No mesmo dia da sua fatídica declaração, Lula falou com Haddad – assim como fala praticamente todo dia, presencialmente ou por celular. Estranha-se esse desentendimento. Seria uma peça de ficção se o presidente decidisse tomar para si a responsabilidade de flexibilizar uma meta desacreditada pela maioria do governo? Pelo Congresso? Pelo mercado? Pode haver um pulo do gato nessa pantomima.  Qualquer declaração dada por Lula já nasce “amaciada”, digamos assim. Suas contradições são facilmente digeridas. E ele voltar atrás não é novidade alguma. O presidente quer se livrar do discurso fura-teto, trazendo à baila o que todo mundo já sabe: as dificuldades políticas e orçamentárias para chegar a uma meta, que depende mais dos demais Poderes do que do governo.  

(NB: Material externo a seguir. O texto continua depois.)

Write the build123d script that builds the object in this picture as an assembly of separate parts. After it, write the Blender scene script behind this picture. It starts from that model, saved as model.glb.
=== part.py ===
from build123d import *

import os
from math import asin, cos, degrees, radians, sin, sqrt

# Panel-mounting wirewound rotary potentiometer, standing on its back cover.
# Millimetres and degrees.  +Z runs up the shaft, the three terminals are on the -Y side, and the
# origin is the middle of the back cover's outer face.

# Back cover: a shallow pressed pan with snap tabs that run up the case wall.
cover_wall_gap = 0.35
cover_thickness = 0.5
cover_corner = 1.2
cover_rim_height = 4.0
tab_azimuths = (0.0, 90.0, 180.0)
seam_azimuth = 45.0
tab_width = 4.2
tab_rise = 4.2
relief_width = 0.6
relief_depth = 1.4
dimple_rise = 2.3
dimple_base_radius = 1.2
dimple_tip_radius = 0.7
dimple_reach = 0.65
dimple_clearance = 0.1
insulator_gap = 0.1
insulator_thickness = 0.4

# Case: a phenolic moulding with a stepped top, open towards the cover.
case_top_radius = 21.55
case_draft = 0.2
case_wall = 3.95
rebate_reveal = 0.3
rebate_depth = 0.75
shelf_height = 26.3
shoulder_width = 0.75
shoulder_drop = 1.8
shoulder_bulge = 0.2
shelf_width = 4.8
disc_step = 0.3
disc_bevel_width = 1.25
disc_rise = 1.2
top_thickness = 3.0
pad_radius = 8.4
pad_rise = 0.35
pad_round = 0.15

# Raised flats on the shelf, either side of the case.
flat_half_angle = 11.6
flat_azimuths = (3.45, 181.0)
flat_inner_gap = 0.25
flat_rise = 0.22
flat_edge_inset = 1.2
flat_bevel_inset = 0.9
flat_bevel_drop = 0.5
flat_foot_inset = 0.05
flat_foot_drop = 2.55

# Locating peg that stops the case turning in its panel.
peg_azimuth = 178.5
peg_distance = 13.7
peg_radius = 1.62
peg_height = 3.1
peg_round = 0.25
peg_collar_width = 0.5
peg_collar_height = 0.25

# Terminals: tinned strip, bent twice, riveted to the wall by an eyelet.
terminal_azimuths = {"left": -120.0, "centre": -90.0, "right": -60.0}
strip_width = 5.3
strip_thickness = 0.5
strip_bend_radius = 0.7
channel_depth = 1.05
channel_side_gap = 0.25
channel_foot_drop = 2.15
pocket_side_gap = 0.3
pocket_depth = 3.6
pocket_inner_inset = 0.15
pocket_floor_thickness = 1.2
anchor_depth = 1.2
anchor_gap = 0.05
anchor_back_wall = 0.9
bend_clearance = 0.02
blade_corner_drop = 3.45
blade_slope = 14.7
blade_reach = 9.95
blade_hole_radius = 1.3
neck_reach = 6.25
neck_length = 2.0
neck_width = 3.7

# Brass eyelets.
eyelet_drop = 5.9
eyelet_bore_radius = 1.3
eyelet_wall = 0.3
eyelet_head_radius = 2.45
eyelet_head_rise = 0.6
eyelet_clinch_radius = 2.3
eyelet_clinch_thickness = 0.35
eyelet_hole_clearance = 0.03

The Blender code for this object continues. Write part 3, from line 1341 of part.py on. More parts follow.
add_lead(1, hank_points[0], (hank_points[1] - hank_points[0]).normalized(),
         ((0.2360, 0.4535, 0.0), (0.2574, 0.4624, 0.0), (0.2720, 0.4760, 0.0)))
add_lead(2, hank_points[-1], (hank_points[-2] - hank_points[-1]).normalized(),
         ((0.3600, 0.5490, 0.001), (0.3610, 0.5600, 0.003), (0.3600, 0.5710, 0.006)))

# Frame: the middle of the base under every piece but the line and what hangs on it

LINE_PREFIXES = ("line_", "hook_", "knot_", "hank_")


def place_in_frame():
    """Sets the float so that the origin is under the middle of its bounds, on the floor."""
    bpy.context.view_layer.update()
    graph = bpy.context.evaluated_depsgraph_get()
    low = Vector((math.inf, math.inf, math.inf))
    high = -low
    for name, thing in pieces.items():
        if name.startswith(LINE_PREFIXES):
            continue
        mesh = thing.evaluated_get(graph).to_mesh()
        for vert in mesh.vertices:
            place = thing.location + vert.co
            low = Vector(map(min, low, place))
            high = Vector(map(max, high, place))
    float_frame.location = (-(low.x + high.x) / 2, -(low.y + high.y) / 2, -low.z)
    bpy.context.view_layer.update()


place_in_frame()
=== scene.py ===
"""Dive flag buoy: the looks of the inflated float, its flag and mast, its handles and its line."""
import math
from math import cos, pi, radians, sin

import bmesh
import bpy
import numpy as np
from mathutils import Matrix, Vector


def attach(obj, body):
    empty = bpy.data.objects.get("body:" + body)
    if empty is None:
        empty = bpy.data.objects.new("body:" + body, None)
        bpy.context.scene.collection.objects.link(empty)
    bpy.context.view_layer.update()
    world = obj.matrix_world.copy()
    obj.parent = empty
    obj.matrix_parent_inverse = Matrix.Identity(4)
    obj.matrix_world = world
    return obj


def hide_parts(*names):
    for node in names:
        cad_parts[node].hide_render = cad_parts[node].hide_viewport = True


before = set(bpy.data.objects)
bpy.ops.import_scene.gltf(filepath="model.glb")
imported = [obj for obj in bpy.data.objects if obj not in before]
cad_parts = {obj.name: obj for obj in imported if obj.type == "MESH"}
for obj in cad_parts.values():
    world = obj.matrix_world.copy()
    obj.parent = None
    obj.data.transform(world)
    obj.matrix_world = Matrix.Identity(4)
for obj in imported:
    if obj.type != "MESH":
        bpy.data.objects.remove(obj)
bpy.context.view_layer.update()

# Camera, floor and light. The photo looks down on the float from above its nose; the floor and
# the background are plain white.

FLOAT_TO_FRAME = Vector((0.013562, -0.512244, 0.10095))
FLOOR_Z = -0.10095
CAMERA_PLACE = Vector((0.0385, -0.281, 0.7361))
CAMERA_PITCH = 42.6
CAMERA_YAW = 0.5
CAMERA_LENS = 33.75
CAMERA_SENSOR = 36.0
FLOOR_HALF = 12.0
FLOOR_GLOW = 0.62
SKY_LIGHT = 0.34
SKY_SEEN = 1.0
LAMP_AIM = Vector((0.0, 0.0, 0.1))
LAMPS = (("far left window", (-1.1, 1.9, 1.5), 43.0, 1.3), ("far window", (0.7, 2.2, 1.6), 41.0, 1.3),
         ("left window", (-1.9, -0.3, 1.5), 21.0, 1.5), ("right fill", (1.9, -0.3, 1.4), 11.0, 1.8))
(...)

Como está tudo vinculado à receita fiscal, os sinais macroeconômicos indicam que o cenário tem piorado nesse quesito. Lula, portanto, estaria protegendo seu ministro da Fazenda, que permaneceria firme na defesa do seu objetivo, deixando para o presidente as dúvidas e relativizações. Se estourar o resultado do primário não furou teto nenhum. Não será improvável se Lula, em algum momento à frente, afirmar que a meta está mantida e o governo fará tudo para cumpri-la. De forma subliminar, o presidente vai jogando jeitosamente a dificuldade do ajuste nos interesses corporativos do Judiciário e Legislativo.   

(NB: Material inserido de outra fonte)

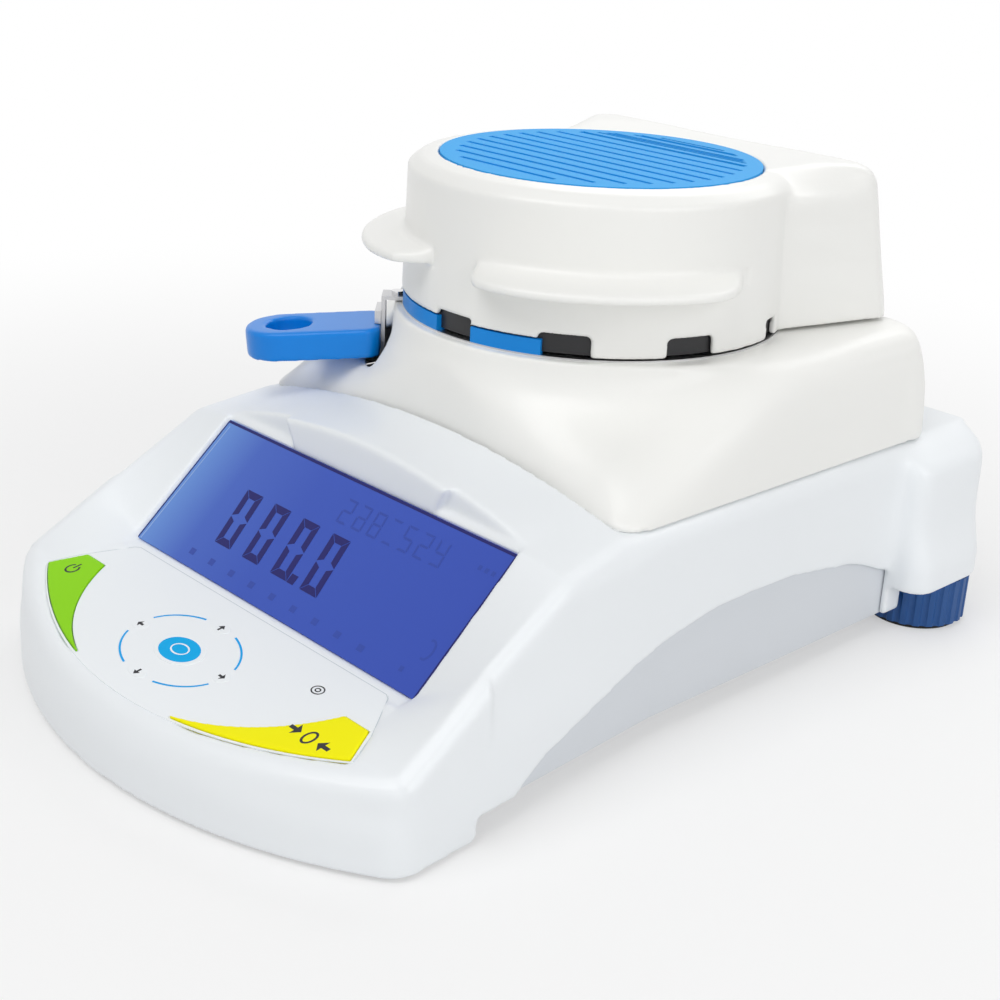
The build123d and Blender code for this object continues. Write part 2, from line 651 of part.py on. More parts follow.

Lula pretende trocar o rombo no orçamento pela aprovação não só da reforma tributária, mas de outras medidas estruturais – a reforma administrativa, por exemplo, conforme informou o RR. Para o mercado, que quer o ajuste fiscal para hoje, jogar com o tempo dessa maneira é que nem ler hieróglifos. Mas o que seria 0,25 pp a mais no déficit primário se esse rombo significasse o ajuste de um Estado disfuncional, ainda que um pouco mais caro do que o projetado. O presidente estaria jogando na sua carapaça de rinoceronte o impacto negativo já dado. Sendo o único que tem o condão de soluções improváveis, caso elas venham a ocorrer. O RR acredita que o enredo da meta fiscal ainda não terminou. Até agora, Lula fez política sempre de um modo esquisito, mas nunca deu pistas de que é maluco.